3D code data:
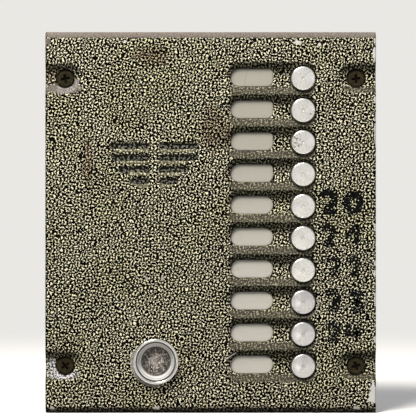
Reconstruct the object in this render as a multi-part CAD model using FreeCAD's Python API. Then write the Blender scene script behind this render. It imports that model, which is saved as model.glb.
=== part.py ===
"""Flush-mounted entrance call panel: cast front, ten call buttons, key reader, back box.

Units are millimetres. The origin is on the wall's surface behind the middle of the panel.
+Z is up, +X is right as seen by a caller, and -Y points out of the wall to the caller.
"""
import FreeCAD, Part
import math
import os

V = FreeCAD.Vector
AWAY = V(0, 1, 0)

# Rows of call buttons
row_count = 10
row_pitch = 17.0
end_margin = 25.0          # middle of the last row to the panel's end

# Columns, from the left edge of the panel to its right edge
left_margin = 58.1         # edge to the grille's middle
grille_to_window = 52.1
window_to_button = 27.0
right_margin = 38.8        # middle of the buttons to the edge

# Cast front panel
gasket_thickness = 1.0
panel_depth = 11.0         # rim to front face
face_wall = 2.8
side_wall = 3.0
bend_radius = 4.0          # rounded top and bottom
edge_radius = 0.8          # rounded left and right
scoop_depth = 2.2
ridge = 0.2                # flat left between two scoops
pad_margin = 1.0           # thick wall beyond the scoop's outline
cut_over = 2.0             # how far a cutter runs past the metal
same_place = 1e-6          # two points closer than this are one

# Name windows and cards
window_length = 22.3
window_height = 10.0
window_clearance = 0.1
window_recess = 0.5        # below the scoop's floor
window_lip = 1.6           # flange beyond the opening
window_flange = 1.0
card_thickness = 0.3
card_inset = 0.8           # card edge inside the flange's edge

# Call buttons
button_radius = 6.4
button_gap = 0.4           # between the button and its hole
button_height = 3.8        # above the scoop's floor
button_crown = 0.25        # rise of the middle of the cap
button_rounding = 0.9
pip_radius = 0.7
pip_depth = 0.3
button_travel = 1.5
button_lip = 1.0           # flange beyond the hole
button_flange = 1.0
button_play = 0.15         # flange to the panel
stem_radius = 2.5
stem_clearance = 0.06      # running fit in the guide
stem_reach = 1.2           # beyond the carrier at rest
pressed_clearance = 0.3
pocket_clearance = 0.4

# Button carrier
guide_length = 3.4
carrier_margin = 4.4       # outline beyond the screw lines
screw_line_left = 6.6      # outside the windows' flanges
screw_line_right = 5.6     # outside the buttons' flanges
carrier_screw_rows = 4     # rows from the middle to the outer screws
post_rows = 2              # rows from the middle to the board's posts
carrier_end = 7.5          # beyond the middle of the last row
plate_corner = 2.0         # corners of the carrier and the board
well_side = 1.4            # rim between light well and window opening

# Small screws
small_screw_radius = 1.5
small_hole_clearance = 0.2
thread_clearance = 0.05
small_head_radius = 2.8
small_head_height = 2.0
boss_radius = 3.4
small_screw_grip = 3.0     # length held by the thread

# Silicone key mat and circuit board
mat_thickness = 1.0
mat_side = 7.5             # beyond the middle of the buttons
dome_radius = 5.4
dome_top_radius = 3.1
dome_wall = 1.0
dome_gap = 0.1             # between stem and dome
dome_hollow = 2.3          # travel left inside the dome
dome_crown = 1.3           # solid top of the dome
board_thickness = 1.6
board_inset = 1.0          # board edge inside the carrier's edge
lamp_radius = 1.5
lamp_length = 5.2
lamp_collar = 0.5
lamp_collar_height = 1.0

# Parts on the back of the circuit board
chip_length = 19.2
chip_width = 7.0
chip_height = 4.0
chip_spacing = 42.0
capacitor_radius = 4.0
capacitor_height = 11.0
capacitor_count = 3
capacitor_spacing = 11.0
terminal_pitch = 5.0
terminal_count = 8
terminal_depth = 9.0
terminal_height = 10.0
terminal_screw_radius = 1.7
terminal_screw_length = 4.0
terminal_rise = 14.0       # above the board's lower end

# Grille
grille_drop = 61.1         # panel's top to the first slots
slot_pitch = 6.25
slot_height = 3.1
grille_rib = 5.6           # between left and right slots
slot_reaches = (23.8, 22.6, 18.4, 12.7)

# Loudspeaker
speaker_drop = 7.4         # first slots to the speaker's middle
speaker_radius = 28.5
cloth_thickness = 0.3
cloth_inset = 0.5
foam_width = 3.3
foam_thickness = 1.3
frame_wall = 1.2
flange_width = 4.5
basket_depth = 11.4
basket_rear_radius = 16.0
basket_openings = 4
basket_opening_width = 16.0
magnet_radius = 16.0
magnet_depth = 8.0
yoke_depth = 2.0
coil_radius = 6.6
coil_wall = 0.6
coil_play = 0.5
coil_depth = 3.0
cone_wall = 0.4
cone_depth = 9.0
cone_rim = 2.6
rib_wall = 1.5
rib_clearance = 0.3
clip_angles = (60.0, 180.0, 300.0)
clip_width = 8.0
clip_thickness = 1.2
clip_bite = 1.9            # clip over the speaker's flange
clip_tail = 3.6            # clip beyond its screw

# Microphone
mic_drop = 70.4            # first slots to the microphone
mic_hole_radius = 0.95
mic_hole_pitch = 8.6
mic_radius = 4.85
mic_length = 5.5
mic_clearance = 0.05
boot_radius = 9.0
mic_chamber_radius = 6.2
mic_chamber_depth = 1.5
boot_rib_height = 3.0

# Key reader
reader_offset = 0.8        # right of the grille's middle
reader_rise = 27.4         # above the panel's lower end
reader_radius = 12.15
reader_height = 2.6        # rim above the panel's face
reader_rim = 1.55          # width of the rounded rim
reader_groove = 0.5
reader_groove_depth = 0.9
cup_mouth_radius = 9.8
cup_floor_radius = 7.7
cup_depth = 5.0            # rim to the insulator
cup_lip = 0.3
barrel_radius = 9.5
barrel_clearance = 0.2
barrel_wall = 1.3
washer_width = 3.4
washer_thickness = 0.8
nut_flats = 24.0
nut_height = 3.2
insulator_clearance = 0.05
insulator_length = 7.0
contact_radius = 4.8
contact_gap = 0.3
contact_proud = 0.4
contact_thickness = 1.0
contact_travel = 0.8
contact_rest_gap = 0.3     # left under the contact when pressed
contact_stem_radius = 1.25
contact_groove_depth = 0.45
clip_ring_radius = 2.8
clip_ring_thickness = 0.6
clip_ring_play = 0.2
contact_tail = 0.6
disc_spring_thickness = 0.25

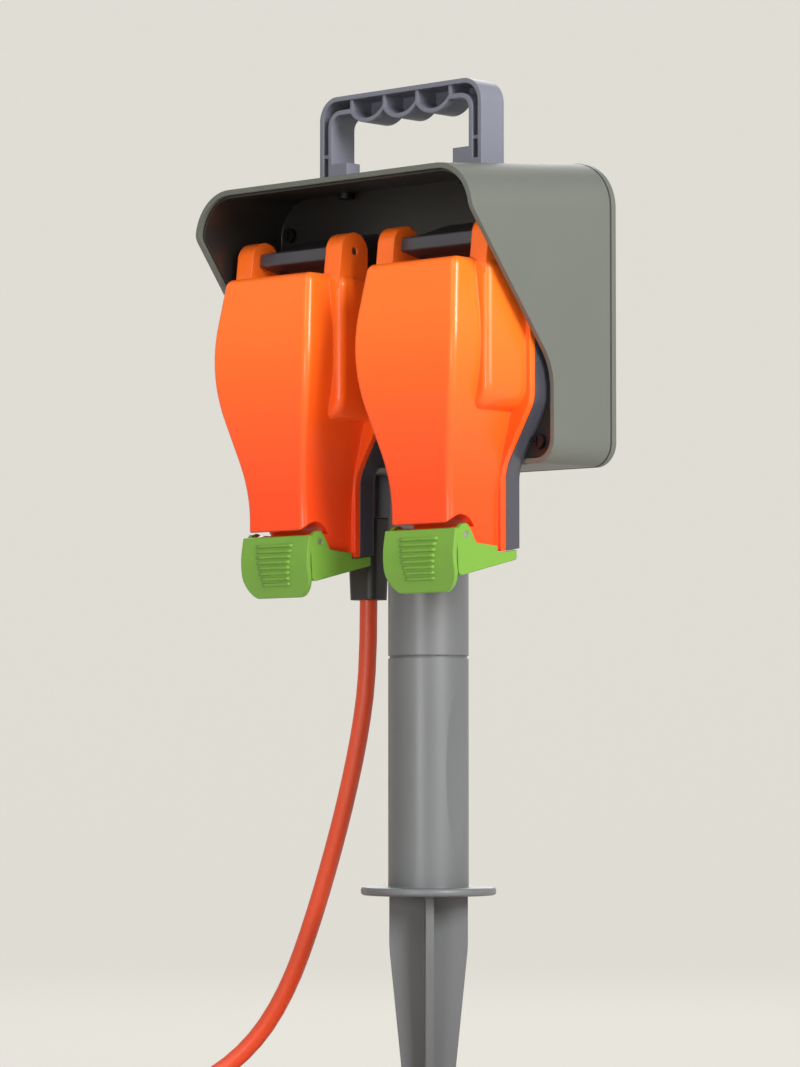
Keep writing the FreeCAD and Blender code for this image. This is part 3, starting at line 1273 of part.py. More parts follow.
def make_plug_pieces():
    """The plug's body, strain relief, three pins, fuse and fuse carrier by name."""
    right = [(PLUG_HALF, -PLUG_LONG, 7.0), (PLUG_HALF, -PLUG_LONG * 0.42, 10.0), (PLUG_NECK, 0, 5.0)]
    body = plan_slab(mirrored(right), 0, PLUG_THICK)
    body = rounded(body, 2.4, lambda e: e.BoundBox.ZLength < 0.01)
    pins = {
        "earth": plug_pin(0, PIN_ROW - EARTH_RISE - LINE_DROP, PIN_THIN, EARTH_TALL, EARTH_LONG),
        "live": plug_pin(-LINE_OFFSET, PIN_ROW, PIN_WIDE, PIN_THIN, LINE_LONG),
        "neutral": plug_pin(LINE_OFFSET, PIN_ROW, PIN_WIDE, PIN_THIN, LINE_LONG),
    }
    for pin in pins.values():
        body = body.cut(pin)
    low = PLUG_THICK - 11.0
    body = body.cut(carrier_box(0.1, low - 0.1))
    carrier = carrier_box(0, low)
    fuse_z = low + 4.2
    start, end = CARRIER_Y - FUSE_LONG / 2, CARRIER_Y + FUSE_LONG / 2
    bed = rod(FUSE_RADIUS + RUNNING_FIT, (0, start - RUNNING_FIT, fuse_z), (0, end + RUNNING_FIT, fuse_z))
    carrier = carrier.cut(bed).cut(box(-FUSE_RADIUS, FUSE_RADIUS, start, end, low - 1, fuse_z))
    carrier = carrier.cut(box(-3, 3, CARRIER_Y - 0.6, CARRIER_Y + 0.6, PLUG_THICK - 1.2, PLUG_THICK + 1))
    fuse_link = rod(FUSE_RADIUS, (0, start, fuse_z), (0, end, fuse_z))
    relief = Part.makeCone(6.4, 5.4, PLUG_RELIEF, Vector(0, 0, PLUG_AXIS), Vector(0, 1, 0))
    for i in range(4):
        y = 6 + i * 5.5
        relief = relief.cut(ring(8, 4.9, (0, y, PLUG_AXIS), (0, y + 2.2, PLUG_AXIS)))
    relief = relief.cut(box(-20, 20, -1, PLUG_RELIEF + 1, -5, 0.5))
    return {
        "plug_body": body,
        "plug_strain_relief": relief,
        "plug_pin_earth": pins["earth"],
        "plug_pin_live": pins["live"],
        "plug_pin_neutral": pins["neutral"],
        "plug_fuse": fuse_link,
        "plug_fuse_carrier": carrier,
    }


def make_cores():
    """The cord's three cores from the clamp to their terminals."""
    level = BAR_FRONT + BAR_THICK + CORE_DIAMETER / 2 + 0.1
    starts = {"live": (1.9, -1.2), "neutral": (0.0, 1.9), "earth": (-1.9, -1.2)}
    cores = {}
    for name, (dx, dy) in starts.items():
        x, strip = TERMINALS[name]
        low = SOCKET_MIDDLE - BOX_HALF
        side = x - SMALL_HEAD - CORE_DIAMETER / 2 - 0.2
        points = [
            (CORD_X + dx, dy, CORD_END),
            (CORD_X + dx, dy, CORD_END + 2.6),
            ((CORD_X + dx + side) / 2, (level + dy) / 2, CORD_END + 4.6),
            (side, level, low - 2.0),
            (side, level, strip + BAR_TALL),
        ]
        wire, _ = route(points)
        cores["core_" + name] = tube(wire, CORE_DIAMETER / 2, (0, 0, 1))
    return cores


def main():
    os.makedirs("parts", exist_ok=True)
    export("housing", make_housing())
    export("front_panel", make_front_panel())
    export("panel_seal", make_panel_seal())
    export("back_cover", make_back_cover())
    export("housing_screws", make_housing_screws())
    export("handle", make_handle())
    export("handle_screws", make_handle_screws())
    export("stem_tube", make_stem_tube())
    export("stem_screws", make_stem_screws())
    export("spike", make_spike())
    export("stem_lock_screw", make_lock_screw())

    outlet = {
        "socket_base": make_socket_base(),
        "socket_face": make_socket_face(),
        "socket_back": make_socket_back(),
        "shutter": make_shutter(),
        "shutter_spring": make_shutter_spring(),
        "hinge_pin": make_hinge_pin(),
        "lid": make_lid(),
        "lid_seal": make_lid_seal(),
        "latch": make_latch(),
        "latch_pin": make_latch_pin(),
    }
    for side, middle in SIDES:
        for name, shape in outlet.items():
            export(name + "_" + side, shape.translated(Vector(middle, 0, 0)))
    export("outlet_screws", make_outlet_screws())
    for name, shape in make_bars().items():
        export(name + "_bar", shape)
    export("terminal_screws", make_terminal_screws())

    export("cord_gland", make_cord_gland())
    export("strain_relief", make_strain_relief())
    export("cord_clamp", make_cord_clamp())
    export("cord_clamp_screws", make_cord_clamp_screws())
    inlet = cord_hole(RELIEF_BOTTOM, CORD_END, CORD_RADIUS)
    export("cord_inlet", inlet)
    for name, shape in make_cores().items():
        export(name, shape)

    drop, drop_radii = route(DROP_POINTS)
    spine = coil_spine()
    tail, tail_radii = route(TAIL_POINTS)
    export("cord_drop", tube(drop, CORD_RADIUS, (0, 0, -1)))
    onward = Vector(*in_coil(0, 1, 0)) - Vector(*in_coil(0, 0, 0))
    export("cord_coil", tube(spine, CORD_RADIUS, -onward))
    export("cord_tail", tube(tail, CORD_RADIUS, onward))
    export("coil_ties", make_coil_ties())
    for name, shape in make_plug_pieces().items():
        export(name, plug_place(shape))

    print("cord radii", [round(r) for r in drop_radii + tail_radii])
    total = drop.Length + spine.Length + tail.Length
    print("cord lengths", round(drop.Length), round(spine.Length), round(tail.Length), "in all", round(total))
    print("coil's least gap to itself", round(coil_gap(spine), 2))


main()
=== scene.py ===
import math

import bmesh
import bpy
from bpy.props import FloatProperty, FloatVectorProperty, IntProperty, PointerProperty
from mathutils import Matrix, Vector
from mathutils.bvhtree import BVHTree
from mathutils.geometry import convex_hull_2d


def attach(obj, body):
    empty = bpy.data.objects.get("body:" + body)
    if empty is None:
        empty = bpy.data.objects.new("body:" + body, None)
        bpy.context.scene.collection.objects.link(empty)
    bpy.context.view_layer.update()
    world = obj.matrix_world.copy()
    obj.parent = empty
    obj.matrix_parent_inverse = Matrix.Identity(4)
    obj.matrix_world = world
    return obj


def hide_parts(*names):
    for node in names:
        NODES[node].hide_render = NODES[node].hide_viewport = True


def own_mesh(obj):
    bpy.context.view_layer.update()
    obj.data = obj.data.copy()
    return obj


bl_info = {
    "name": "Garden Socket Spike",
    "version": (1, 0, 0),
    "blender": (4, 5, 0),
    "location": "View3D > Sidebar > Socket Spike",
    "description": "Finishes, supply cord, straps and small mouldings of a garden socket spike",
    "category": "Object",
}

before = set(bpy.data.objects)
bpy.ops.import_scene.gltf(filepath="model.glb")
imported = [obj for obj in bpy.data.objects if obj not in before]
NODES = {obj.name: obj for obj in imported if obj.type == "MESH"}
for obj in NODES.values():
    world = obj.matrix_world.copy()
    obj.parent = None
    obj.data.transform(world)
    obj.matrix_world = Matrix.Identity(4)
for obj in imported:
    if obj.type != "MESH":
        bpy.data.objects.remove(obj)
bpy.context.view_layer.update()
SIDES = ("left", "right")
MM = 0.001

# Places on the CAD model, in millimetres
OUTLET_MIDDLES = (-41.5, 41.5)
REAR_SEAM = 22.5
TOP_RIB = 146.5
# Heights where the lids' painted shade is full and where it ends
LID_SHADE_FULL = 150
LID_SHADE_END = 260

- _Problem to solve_
Above are the records; from them, give again exactly the lines from the one containing "drop_radii + tail_radii])" to the one containing "obj.parent = None", both lines included, and nothing more.

- _Exercise output_
    print("cord radii", [round(r) for r in drop_radii + tail_radii])
    total = drop.Length + spine.Length + tail.Length
    print("cord lengths", round(drop.Length), round(spine.Length), round(tail.Length), "in all", round(total))
    print("coil's least gap to itself", round(coil_gap(spine), 2))


main()
=== scene.py ===
import math

import bmesh
import bpy
from bpy.props import FloatProperty, FloatVectorProperty, IntProperty, PointerProperty
from mathutils import Matrix, Vector
from mathutils.bvhtree import BVHTree
from mathutils.geometry import convex_hull_2d


def attach(obj, body):
    empty = bpy.data.objects.get("body:" + body)
    if empty is None:
        empty = bpy.data.objects.new("body:" + body, None)
        bpy.context.scene.collection.objects.link(empty)
    bpy.context.view_layer.update()
    world = obj.matrix_world.copy()
    obj.parent = empty
    obj.matrix_parent_inverse = Matrix.Identity(4)
    obj.matrix_world = world
    return obj


def hide_parts(*names):
    for node in names:
        NODES[node].hide_render = NODES[node].hide_viewport = True


def own_mesh(obj):
    bpy.context.view_layer.update()
    obj.data = obj.data.copy()
    return obj


bl_info = {
    "name": "Garden Socket Spike",
    "version": (1, 0, 0),
    "blender": (4, 5, 0),
    "location": "View3D > Sidebar > Socket Spike",
    "description": "Finishes, supply cord, straps and small mouldings of a garden socket spike",
    "category": "Object",
}

before = set(bpy.data.objects)
bpy.ops.import_scene.gltf(filepath="model.glb")
imported = [obj for obj in bpy.data.objects if obj not in before]
NODES = {obj.name: obj for obj in imported if obj.type == "MESH"}
for obj in NODES.values():
    world = obj.matrix_world.copy()
    obj.parent = None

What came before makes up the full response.